Repeat the listing in full, exactly as it stands.

------------------------------------

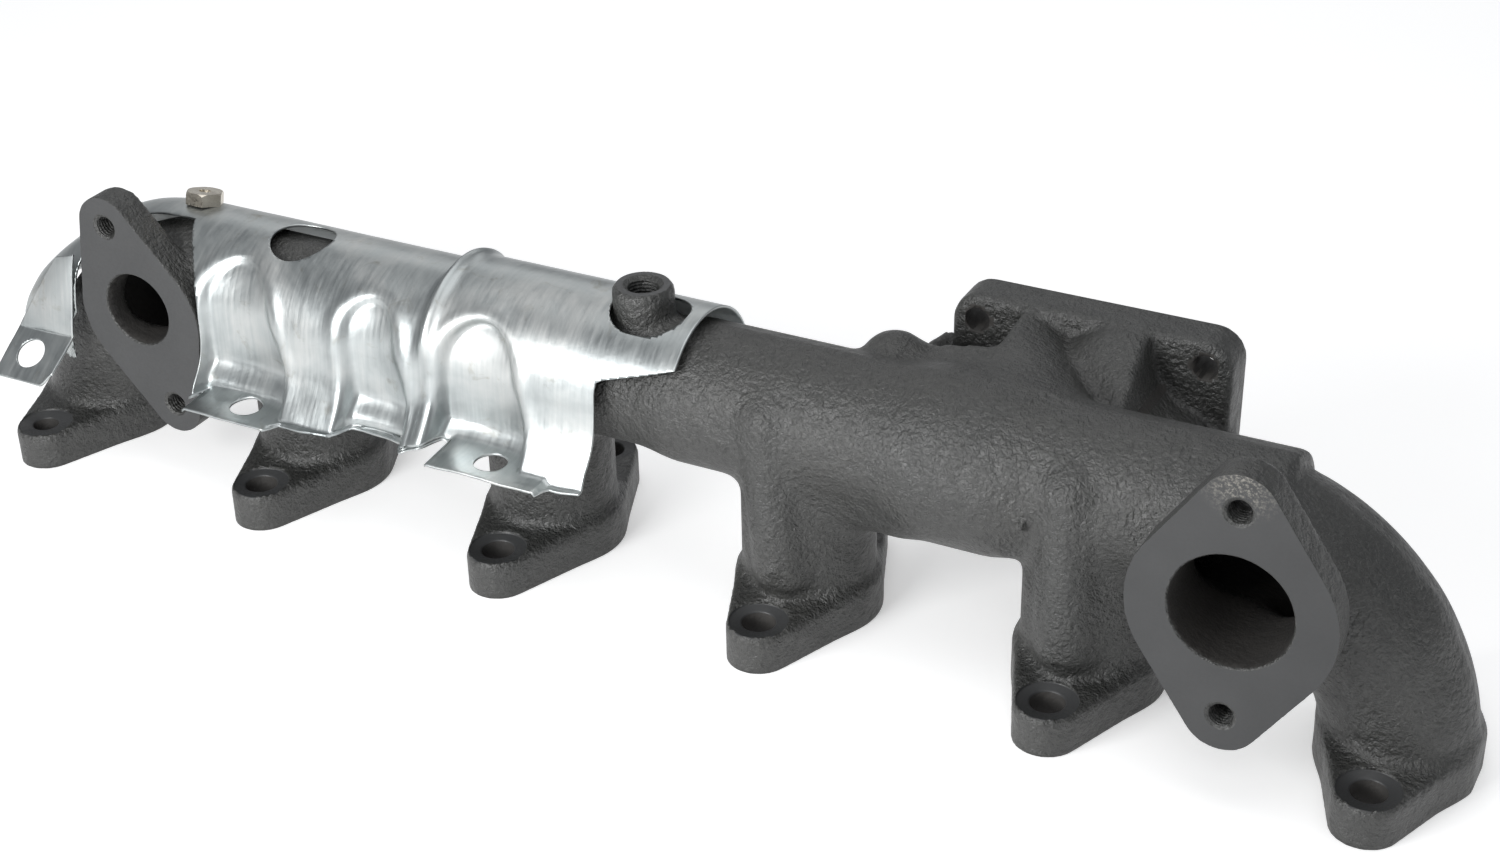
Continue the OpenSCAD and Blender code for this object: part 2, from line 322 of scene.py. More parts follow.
def log_sleeve(x0, x1, x_end, r0, r1, soft):
    """The thicker stretch of the log, growing from r0 at x0 to r1 at x1 and ending at x_end."""

    def f(x, y, z):
        t = np.clip((x - x0) / (x1 - x0), 0, 1)
        t = t * t * (3 - 2 * t) - PARTING / (r1 - r0) * ease(y, 4, 6.5)
        q = np.sqrt(y * y + (z - LOG_Z) ** 2) - (r0 + (r1 - r0) * t) + soft
        h = np.maximum(x - x_end, x0 - 30 - x) + soft
        return rounded(q, h, soft)

    return f, (x0 - 30, -r1, LOG_Z - r1), (x_end, r1, LOG_Z + r1)


# ---------------------------------------------------------------- the iron casting
def casting_body():
    g = Grid(casting_lo - [8, 18, 10], casting_hi + 8, 2.05)
    g.add(*main_pipe(0))
    g.add(*log_sleeve(-12, 12, LOG_END, TUBE_R - 0.2, LOG_R, 3), k=1.5)
    for x in PORT_X[1:3]:
        g.add(*rod_z(x, 0, -4, LOG_Z, RUNNER_R - 0.6), k=6)
    for x in PORT_X[3:5]:
        g.add(*rod_z(x, 0, -4, LOG_Z, RUNNER_R), k=7)
    # Swelling of the log between runners 4 and 5, and the arch that it makes beside runner 4
    g.add(*tube((121, 2, 82), (141, 2, 82), 34.6), k=6)
    g.add(*tube((78, 0, 65), (102, 0, 64), 21, 20), k=8)
    # Ribs on the fronts of runners 4 and 5, up over the log
    g.add(*tube((53, -19.5, 91), (60.5, -21.2, 28), 12.6), k=3.5)
    g.add(*tube((178, -19.5, 92), (179.5, -21.2, 28), 13.2), k=3.5)
    # Hump behind the log
    g.add(*tube((86, 25, 101), (88, 27, 96), 14.5), k=5)
    for x in (PORT_X[0], PORT_X[5]):
        g.add(*rod_z(x, 0, -4, 12, TUBE_R), k=4)
    # Web between the large outlet's neck and the elbow
    g.add(*tube((262, -14, 84), (292, -6, 56), 17, 19), k=10)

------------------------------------

* **Exercise result**
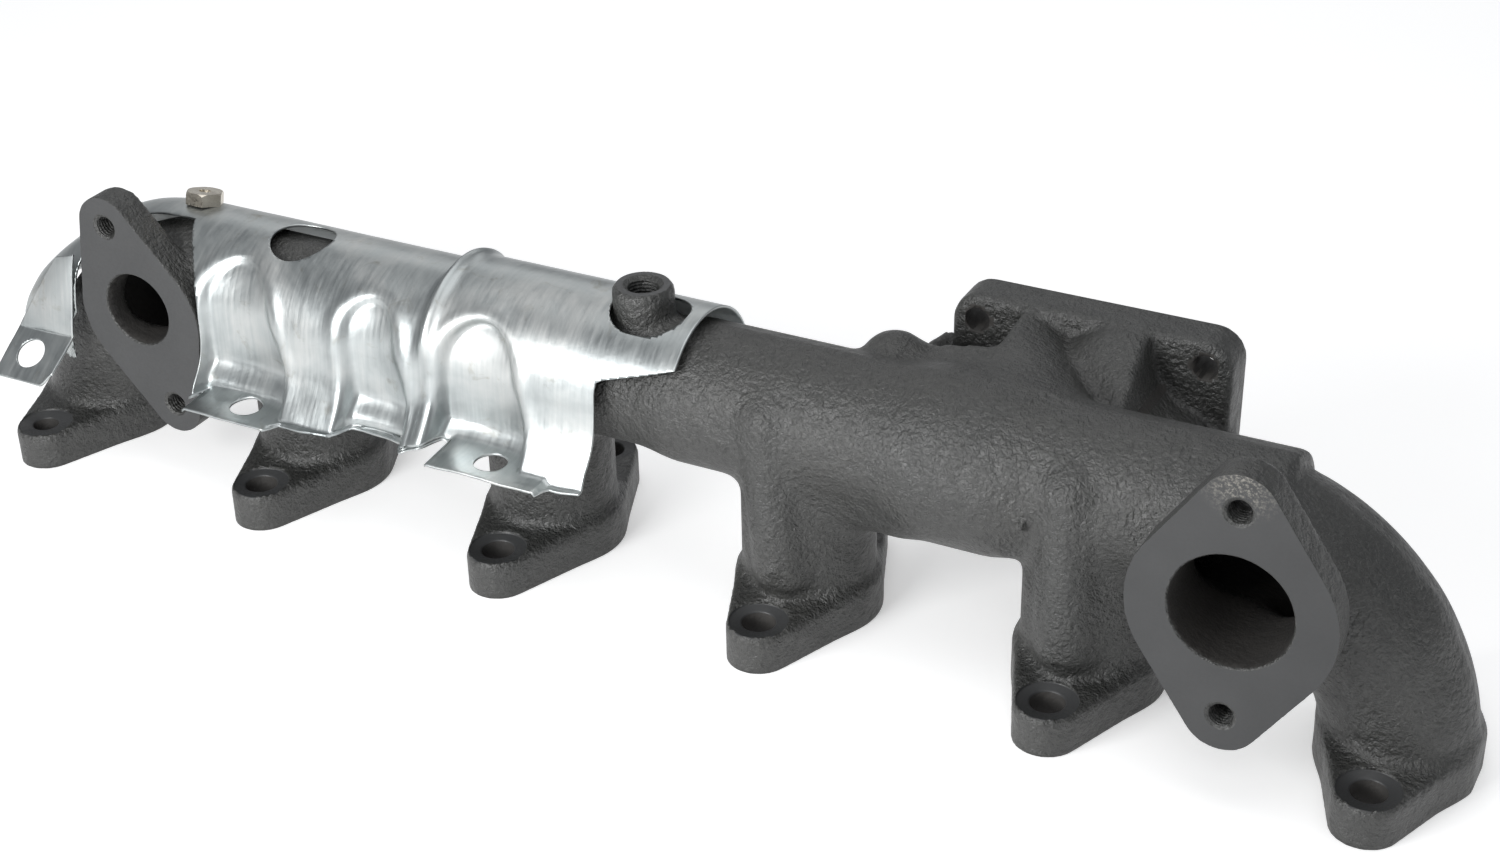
Continue the OpenSCAD and Blender code for this object: part 2, from line 322 of scene.py. More parts follow.
def log_sleeve(x0, x1, x_end, r0, r1, soft):
    """The thicker stretch of the log, growing from r0 at x0 to r1 at x1 and ending at x_end."""

    def f(x, y, z):
        t = np.clip((x - x0) / (x1 - x0), 0, 1)
        t = t * t * (3 - 2 * t) - PARTING / (r1 - r0) * ease(y, 4, 6.5)
        q = np.sqrt(y * y + (z - LOG_Z) ** 2) - (r0 + (r1 - r0) * t) + soft
        h = np.maximum(x - x_end, x0 - 30 - x) + soft
        return rounded(q, h, soft)

    return f, (x0 - 30, -r1, LOG_Z - r1), (x_end, r1, LOG_Z + r1)


# ---------------------------------------------------------------- the iron casting
def casting_body():
    g = Grid(casting_lo - [8, 18, 10], casting_hi + 8, 2.05)
    g.add(*main_pipe(0))
    g.add(*log_sleeve(-12, 12, LOG_END, TUBE_R - 0.2, LOG_R, 3), k=1.5)
    for x in PORT_X[1:3]:
        g.add(*rod_z(x, 0, -4, LOG_Z, RUNNER_R - 0.6), k=6)
    for x in PORT_X[3:5]:
        g.add(*rod_z(x, 0, -4, LOG_Z, RUNNER_R), k=7)
    # Swelling of the log between runners 4 and 5, and the arch that it makes beside runner 4
    g.add(*tube((121, 2, 82), (141, 2, 82), 34.6), k=6)
    g.add(*tube((78, 0, 65), (102, 0, 64), 21, 20), k=8)
    # Ribs on the fronts of runners 4 and 5, up over the log
    g.add(*tube((53, -19.5, 91), (60.5, -21.2, 28), 12.6), k=3.5)
    g.add(*tube((178, -19.5, 92), (179.5, -21.2, 28), 13.2), k=3.5)
    # Hump behind the log
    g.add(*tube((86, 25, 101), (88, 27, 96), 14.5), k=5)
    for x in (PORT_X[0], PORT_X[5]):
        g.add(*rod_z(x, 0, -4, 12, TUBE_R), k=4)
    # Web between the large outlet's neck and the elbow
    g.add(*tube((262, -14, 84), (292, -6, 56), 17, 19), k=10)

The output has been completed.